IAM: What plans for you have for future editions?
YC: In 2022, the Taishin Arts Award will celebrate its 20th anniversary, and the foundation plans to form a 20th-anniversary preparation team to curate a retrospective and carry out an evaluation and research plan of the Taishin Arts Award to more precisely pinpoint its future direction.
Meanwhile, through the joint forces of ARTalks and the Award, we hope to continue the dialectic of artistic diversity and the dialogue between arts and society. It is our hope to accompany the pioneering artists and serve as a crucial prism to refract Taiwan’s diverse culture and carry Taiwanese contemporary art to a higher peak.
Annual Grand Prize Winner
White Clear Song
Against Again Troupe
Transforming the heaviness of White Terror archives into a fluent, profound sound theatre, Against Again Troupe’s White Clear Song is an artful blend of story-telling, folk songs and reportage theatre. The work recounts the stories of victims through monologues, dialogues and singing on a makeshift stage with effective symbolic images and flexible mise-en-scène by four performers.
Visual Arts Award Winner
Commissioned
I-Hsuen Chen
Commissioned – I-Hsuen Chen Solo Exhibition reflects on the art eco-system, where the artist and his peers are interconnected and mutually supportive in daily life. Intermingling participatory co-productions, extravagant actions, music and motion images, Chen turns the video installation into a vivid movie scene, bringing the real world into the museum.

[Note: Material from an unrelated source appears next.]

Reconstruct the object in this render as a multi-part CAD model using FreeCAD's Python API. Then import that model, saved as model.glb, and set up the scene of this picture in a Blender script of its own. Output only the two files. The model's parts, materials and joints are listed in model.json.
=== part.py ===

Performing Arts Award Winner
Masses
Shih-Wei Wang
Shih-Wei Wang’s Masses is a collective performance featuring abundant creative energies of four outstanding artists. The production fully exploits the spatial potential of the venue. Watching from afar or immersed in close range, the audience is invited to bravely face the nuances of personal life amid street protests. The performance sincerely examines the self-awareness, passion and alienation of individuals assembled en masse.